A mudança cultural nos departamentos jurídicos, hoje também pressionados para o cumprimento de metas, fez também os robôs evoluírem. Na Raízen, do setor de energia, um deles foi treinado para capturar nos sistemas dos tribunais as ações judiciais relacionadas às atividades da companhia e alertar o departamento jurídico assim que chegam no Judiciário. “Em vez de saber de um processo só quando a empresa é citada, o que pode demorar meses”, diz Yve Carpi de Souza, diretora jurídica do contencioso e energia.

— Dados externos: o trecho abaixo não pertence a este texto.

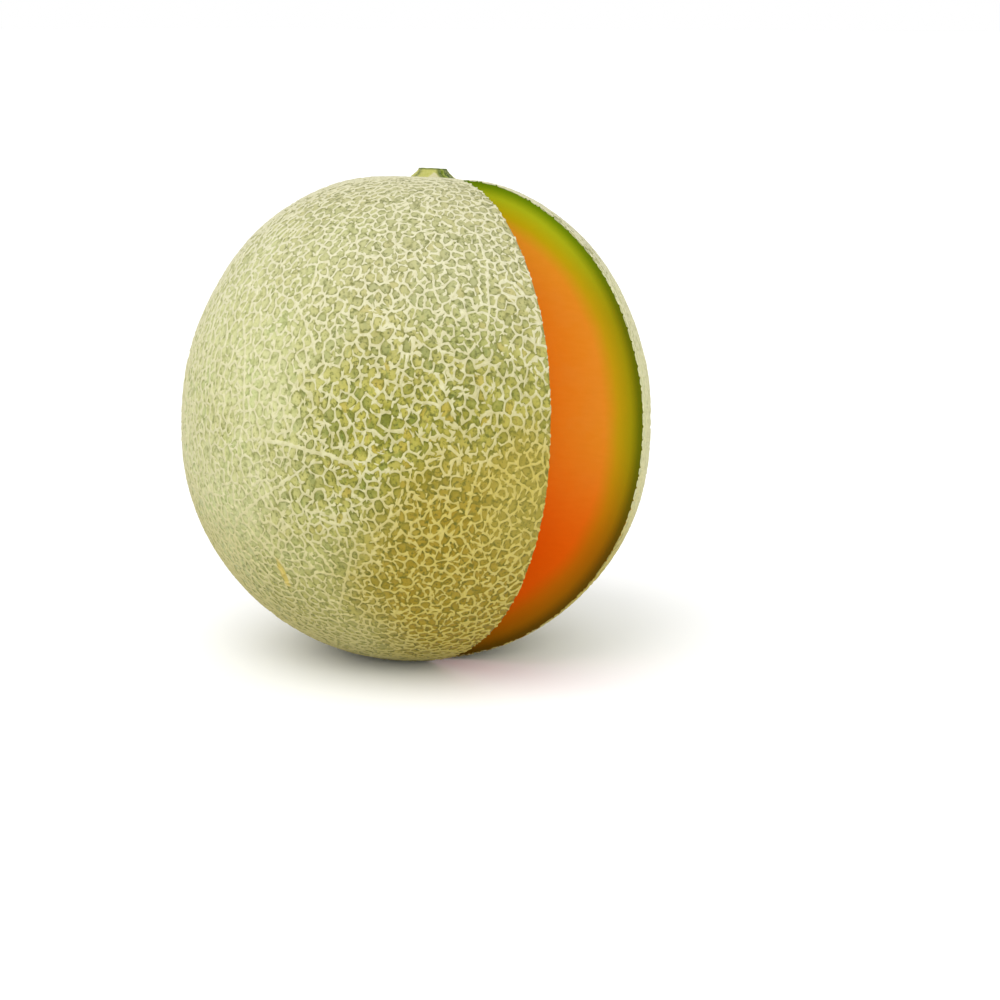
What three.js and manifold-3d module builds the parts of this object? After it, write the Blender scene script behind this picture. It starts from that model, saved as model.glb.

De acordo com Yve, a ferramenta possibilita à Raízen antecipar a estratégia, seja para acordo ou para dar continuidade ao processo. “Logo que uma ação trabalhista chega lá, dependendo do prognóstico de êxito pelo histórico e tipo de demanda, em vez de carregar a ação por até quatro anos na minha base, acumulando despesas judiciais e atualização do valor em discussão, posso fechar logo um acordo. Ou ganho tempo para juntar documentação e provas para uma tese de defesa mais forte”, afirma.
No caso da Justiça do Trabalho, a correção do valor da causa é de 1% ao mês, mais a atualização monetária. “Contratamos diretamente uma lawtech para prestar este serviço. Mas desde 2017 temos a Pulse, que é uma incubadora da Raízen para criar novas tecnologias, e hoje em dia desenvolve soluções também para o jurídico”, diz a advogada.
Já na fabricante de cigarros Souza Cruz, um estagiário, advogados e a equipe de tecnologia da informação da empresa desenvolveram a chatbot “Robyn”. Ela é um programa de computação que, com inteligência artificial, tenta simular um ser humano esclarecendo dúvidas sobre contratos, suas cláusulas e políticas da empresa a funcionários dos vários departamentos.
Hoje há um comitê de inovação dentro do departamento jurídico da Souza Cruz. Segundo Ludmila Oliveira, gerente sênior da área jurídica, desde 2018, a empresa incentiva todos a pensarem em soluções tecnológicas para que possam focar mais nas questões estratégicas. “Quando cheguei percebi que são inúmeras as consultas sobre contratos, com muitas demandas repetitivas”, diz o estagiário Cauan Silveira. “E as respostas poderiam ser mais ágeis, objetivas e acessíveis”, completa.
A garantia de contratos sem falhas pode ser útil para uma eventual defesa. Na Souza Cruz, normalmente são assinados quatro mil contratos por ano, o que gerava aproximadamente seis mil análises no período e cerca de 200 e-mails mensais de consultas ao jurídico. “Com a Robyn, já obtivemos uma redução de cerca de 60% das demandas sobre contratos. A expectativa é de, até o fim do ano, chegar a 90% porque continuamos a introduzir informações na base de dados dela”, diz Ludmila.